··· Supplied data ···

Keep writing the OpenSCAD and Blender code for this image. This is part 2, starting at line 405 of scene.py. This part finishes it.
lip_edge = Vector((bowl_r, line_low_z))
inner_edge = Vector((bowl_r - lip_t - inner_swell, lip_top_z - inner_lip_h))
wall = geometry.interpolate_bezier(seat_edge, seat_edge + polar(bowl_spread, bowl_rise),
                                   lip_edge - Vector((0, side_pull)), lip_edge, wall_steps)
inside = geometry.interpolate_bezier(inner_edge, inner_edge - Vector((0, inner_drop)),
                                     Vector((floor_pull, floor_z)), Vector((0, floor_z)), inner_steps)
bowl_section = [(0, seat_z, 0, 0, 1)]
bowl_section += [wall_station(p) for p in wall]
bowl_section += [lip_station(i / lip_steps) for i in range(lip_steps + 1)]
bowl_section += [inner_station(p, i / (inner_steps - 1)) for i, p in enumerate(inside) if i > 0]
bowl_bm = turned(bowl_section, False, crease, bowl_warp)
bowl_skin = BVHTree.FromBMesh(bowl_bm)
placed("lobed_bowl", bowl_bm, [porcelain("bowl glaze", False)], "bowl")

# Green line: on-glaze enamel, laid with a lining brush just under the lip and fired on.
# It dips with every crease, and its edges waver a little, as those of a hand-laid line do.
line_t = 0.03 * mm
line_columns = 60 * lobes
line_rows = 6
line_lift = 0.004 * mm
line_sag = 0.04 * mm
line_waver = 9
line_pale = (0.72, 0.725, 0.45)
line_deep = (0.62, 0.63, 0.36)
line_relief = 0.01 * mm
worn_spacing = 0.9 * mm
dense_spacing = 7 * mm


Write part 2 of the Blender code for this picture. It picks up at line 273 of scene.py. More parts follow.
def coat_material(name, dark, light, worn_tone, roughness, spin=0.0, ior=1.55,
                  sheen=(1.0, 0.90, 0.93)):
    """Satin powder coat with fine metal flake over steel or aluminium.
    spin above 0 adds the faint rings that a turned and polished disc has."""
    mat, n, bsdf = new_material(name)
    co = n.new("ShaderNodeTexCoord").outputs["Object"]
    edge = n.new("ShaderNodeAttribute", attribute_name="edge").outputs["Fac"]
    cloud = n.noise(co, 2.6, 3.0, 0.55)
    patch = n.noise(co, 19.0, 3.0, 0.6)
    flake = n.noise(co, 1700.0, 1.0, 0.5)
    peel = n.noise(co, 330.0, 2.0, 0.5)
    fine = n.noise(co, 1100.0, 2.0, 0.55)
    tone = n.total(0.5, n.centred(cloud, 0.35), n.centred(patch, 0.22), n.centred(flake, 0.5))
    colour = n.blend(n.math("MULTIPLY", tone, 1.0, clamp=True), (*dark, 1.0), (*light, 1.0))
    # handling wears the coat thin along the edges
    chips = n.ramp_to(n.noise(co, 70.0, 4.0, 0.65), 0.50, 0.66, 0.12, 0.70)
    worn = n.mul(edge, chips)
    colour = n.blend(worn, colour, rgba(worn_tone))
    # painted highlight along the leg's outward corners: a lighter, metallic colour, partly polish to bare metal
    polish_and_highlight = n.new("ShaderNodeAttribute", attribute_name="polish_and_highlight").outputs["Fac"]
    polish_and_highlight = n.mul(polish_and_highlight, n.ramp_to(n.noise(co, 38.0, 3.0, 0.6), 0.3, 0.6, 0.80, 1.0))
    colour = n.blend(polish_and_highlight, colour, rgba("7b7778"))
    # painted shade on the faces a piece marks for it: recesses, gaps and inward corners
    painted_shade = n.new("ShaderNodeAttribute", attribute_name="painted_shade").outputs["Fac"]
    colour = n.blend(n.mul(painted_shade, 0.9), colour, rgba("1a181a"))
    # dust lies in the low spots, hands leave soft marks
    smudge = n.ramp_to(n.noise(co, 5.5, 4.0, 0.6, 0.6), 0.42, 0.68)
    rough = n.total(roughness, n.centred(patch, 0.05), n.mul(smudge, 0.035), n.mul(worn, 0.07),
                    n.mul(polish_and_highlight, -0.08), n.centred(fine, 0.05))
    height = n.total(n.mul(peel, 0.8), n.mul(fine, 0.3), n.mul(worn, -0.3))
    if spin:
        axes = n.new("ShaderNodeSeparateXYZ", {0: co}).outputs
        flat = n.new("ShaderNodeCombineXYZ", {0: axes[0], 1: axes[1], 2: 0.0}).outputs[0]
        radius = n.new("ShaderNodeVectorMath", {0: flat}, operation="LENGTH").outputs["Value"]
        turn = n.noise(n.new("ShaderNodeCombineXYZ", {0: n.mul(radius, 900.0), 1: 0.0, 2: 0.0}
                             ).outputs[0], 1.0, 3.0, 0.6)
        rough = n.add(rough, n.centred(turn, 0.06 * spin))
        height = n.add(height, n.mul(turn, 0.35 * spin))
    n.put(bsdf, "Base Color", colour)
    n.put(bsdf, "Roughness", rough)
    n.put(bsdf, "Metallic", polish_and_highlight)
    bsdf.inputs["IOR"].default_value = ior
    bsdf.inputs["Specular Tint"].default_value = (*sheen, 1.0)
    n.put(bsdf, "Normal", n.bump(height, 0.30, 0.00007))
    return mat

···
··· Supplied data ···

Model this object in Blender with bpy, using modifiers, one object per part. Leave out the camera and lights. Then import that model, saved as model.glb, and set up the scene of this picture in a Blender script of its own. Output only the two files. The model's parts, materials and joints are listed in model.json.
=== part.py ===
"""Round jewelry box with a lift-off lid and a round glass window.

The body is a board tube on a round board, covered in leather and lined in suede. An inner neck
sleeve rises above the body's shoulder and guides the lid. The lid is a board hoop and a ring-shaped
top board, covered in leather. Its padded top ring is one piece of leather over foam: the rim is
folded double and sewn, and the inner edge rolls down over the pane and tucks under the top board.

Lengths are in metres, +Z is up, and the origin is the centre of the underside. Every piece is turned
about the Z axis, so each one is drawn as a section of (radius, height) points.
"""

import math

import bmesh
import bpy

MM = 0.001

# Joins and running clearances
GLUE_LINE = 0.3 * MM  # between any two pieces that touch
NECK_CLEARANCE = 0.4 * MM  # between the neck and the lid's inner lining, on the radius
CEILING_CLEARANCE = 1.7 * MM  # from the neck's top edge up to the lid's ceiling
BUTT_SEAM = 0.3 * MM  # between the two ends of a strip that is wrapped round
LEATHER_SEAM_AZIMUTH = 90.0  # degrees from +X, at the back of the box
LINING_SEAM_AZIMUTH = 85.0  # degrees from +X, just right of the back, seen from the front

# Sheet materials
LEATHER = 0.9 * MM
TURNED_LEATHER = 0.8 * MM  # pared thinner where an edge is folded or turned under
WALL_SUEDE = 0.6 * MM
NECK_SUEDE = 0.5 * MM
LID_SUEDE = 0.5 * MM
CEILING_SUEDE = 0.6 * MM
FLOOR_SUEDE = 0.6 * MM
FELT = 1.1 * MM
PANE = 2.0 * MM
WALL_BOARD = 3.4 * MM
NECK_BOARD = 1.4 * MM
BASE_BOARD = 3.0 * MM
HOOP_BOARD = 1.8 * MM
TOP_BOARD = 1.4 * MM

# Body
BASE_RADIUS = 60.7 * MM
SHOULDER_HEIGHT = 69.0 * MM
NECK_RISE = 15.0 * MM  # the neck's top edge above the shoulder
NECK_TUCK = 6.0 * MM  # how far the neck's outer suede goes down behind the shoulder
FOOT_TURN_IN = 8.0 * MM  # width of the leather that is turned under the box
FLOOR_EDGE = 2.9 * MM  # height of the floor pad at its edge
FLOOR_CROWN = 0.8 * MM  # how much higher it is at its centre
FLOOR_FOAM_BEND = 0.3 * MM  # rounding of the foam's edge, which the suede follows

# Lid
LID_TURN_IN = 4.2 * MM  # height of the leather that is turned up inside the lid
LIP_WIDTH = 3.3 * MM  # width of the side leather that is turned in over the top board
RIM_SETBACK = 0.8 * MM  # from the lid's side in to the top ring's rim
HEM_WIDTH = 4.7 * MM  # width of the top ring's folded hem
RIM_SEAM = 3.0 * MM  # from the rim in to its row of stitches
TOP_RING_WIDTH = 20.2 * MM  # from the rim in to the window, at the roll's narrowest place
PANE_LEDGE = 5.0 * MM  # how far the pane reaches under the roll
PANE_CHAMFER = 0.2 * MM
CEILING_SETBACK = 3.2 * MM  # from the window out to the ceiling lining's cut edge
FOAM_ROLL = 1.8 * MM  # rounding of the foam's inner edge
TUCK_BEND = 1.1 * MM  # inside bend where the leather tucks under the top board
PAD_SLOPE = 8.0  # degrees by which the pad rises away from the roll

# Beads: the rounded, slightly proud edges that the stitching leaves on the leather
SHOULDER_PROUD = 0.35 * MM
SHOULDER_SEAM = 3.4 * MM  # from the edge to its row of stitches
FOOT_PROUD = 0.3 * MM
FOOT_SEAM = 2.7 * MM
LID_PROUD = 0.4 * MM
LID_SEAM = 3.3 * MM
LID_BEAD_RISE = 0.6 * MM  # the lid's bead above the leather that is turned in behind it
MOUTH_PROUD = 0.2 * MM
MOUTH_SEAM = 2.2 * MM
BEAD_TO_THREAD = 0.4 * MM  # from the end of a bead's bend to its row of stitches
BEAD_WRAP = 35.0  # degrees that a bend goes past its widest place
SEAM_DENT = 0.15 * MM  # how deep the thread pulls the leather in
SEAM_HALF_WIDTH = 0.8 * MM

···

Task brief: Pull out every line in the data above that has the word "with".

Task response:
# Green line: on-glaze enamel, laid with a lining brush just under the lip and fired on.
# It dips with every crease, and its edges waver a little, as those of a hand-laid line do.
    """Satin powder coat with fine metal flake over steel or aluminium.
Model this object in Blender with bpy, using modifiers, one object per part. Leave out the camera and lights. Then import that model, saved as model.glb, and set up the scene of this picture in a Blender script of its own. Output only the two files. The model's parts, materials and joints are listed in model.json.
"""Round jewelry box with a lift-off lid and a round glass window.